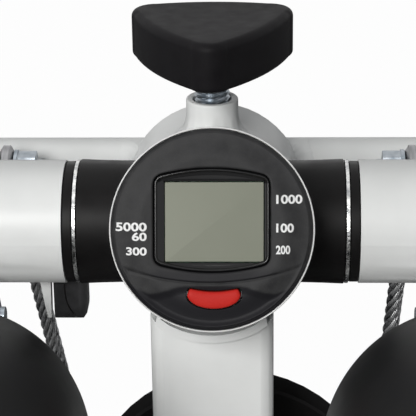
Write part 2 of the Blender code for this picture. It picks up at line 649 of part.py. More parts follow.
def pedal(side, sign, rubber):
    """Moulded footplate with a hollow domed toe hood, a sunk tread and cross ribs."""
    bottom = -ARM_LEVEL + ARM_HEIGHT / 2 + BRACKET_PLATE + 2 * GAP
    top = bottom + PEDAL_THICKNESS
    x = sign * PEDAL_X
    origin = axle_line(sign * ARM_X)
    frame = Matrix.Translation(at(x, 0, bottom))
    plate = place(prism(pedal_outline(), PEDAL_THICKNESS, frame), f"pedal_{side}", rubber, origin)

    lip = 0.8 * MM
    axes = [PEDAL_HALF_WIDTH - lip, NOSE_LENGTH - lip, HOOD_RISE]
    hood = place(dome(x, (-NOSE_BEHIND, -HOOD_LEVEL), axes), f"hood {side}", rubber)
    open_end = [(-HOOD_MOUTH + 26 * MM, 20 * MM), (-HOOD_MOUTH - 4 * MM, -HOOD_LEVEL - 4 * MM),
                (-PEDAL_END, -HOOD_LEVEL - 4 * MM), (-PEDAL_END, 20 * MM)]
    wide = 2 * PEDAL_HALF_WIDTH + 20 * MM
    behind = prism(open_end, wide, side_frame(x - wide / 2))
    cut(hood, place(behind, f"hood end {side}", rubber))
    join(plate, hood)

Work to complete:
Once more, set down the full listing, verbatim.

Expected answer:
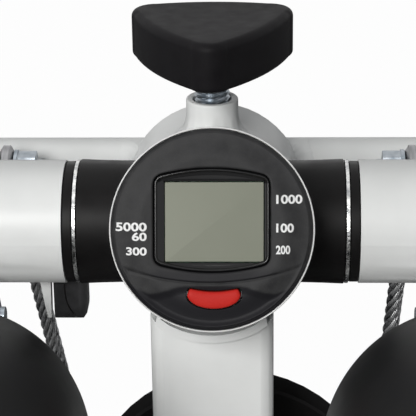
Write part 2 of the Blender code for this picture. It picks up at line 649 of part.py. More parts follow.
def pedal(side, sign, rubber):
    """Moulded footplate with a hollow domed toe hood, a sunk tread and cross ribs."""
    bottom = -ARM_LEVEL + ARM_HEIGHT / 2 + BRACKET_PLATE + 2 * GAP
    top = bottom + PEDAL_THICKNESS
    x = sign * PEDAL_X
    origin = axle_line(sign * ARM_X)
    frame = Matrix.Translation(at(x, 0, bottom))
    plate = place(prism(pedal_outline(), PEDAL_THICKNESS, frame), f"pedal_{side}", rubber, origin)

    lip = 0.8 * MM
    axes = [PEDAL_HALF_WIDTH - lip, NOSE_LENGTH - lip, HOOD_RISE]
    hood = place(dome(x, (-NOSE_BEHIND, -HOOD_LEVEL), axes), f"hood {side}", rubber)
    open_end = [(-HOOD_MOUTH + 26 * MM, 20 * MM), (-HOOD_MOUTH - 4 * MM, -HOOD_LEVEL - 4 * MM),
                (-PEDAL_END, -HOOD_LEVEL - 4 * MM), (-PEDAL_END, 20 * MM)]
    wide = 2 * PEDAL_HALF_WIDTH + 20 * MM
    behind = prism(open_end, wide, side_frame(x - wide / 2))
    cut(hood, place(behind, f"hood end {side}", rubber))
    join(plate, hood)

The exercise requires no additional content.